Challenge - In the listing below, locate the line containing "boot_upper_ring(bright_steel)" and the line containing "bpy.context.scene.collection.objects.link(empty)". Output both of them and every line between, exactly as written, and nothing more.

CAD and scene scripts
○ ○ ○ ○ ○ ○ ○

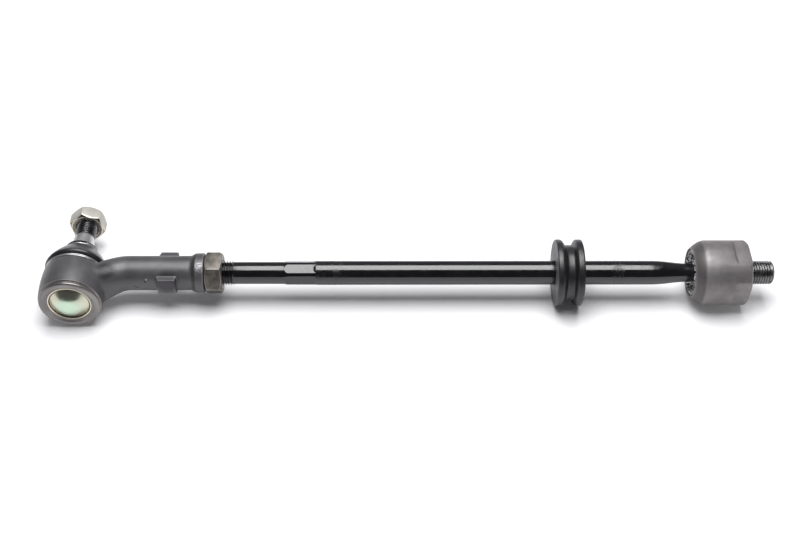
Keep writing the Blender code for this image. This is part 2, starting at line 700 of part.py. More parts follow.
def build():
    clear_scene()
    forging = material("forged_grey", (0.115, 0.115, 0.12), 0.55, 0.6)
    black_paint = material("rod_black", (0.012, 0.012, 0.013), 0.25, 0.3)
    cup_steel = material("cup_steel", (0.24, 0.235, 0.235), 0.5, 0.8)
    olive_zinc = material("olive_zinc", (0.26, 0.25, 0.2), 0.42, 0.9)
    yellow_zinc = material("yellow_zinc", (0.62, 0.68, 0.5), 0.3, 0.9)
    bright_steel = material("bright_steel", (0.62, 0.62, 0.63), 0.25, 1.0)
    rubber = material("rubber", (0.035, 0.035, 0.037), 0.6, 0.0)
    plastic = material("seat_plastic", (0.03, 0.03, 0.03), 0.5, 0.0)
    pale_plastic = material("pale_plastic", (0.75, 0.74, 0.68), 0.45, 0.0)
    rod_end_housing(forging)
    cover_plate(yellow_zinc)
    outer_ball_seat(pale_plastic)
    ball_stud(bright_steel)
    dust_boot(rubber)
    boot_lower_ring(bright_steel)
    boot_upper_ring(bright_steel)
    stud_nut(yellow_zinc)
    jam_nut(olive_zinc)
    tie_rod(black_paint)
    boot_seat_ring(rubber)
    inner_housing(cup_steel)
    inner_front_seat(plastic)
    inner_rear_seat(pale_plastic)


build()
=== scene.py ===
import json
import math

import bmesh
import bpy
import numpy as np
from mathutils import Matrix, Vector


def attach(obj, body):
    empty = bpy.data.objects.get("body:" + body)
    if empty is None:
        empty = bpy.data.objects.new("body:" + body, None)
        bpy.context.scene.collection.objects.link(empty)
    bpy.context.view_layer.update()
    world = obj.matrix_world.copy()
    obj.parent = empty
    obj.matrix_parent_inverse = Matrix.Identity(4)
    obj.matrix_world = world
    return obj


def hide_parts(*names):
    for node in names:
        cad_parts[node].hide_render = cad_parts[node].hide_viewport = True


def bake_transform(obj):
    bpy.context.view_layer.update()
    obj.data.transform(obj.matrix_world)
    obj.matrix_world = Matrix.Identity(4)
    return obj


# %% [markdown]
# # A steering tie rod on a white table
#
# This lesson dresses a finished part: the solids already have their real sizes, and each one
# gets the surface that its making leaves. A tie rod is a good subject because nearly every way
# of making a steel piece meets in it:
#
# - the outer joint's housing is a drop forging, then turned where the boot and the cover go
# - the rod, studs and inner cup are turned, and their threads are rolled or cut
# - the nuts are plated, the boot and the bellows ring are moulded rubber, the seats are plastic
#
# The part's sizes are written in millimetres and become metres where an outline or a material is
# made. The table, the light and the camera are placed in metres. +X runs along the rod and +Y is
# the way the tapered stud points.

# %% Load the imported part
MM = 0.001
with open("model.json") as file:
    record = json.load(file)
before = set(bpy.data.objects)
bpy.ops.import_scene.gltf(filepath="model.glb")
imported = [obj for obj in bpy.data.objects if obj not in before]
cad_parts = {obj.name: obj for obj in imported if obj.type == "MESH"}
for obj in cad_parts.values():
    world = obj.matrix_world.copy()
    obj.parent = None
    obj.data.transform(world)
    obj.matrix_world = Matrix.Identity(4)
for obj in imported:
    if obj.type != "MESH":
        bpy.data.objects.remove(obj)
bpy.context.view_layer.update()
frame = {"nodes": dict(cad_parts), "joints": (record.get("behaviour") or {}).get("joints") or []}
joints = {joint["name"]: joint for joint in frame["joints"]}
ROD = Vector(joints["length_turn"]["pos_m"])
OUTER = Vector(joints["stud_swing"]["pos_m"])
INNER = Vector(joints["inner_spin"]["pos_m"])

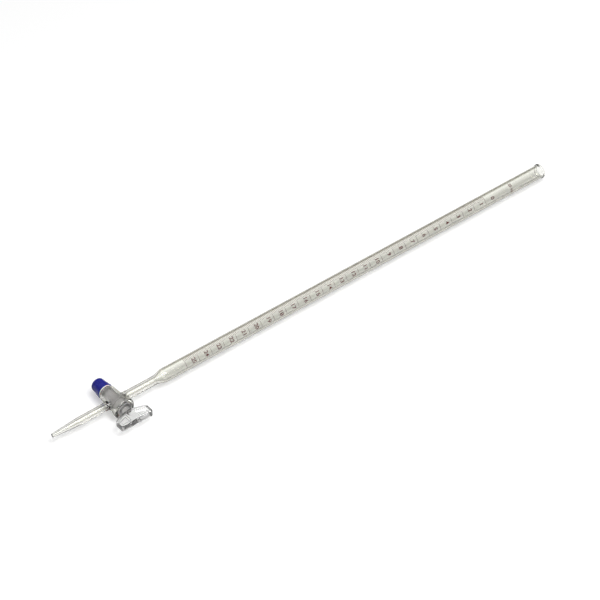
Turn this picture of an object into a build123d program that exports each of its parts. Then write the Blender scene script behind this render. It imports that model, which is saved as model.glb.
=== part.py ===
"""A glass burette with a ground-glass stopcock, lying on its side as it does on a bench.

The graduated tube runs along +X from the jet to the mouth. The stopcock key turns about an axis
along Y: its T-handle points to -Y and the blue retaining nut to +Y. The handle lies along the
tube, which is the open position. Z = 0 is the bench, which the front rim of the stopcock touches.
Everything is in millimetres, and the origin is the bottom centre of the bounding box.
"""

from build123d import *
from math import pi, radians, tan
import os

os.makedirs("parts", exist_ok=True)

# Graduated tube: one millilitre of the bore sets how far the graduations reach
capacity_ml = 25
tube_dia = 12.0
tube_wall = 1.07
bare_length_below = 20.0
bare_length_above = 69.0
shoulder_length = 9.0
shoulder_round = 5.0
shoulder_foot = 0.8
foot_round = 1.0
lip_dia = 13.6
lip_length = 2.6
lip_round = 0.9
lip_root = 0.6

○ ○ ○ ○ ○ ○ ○

Completed task -
    boot_upper_ring(bright_steel)
    stud_nut(yellow_zinc)
    jam_nut(olive_zinc)
    tie_rod(black_paint)
    boot_seat_ring(rubber)
    inner_housing(cup_steel)
    inner_front_seat(plastic)
    inner_rear_seat(pale_plastic)


build()
=== scene.py ===
import json
import math

import bmesh
import bpy
import numpy as np
from mathutils import Matrix, Vector


def attach(obj, body):
    empty = bpy.data.objects.get("body:" + body)
    if empty is None:
        empty = bpy.data.objects.new("body:" + body, None)
        bpy.context.scene.collection.objects.link(empty)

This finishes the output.